Hidden Markov models (HMMs) are an efficient tool to describe and model the underlying
behaviour of many phenomena. HMMs assume that the observed data are generated
independently from a parametric distribution, conditional on an unobserved process that
satisfies the Markov property. The model selection or determining the number of hidden states
for these models is an important issue which represents the main interest of this thesis.
Applying likelihood-based criteria for HMMs is a challenging task as the likelihood function
of these models is not available in a closed form. Using the data augmentation approach, we
derive two forms of the likelihood function of a HMM in closed form, namely the observed
and the conditional likelihoods. Subsequently, we develop several modified versions of the
Akaike information criterion (AIC) and Bayesian information criterion (BIC) approximated
under the Bayesian principle. We also develop several versions for the deviance information
criterion (DIC).
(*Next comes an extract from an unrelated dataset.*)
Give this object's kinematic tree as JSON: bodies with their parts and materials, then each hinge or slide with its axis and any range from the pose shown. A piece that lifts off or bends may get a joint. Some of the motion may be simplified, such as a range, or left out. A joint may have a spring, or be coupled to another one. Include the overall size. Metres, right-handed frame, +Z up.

These proposed versions are based on the type of likelihood, i.e. conditional
or observed likelihood, and also on whether the hidden states are dealt with as missing data or
additional parameters in the model. This latter point is referred to as the concept of focus.
Finally, we consider model selection from a predictive viewpoint. To this end, we develop the
so-called widely applicable information criterion (WAIC). We assess the performance of these
various proposed criteria via simulation studies and real-data applications.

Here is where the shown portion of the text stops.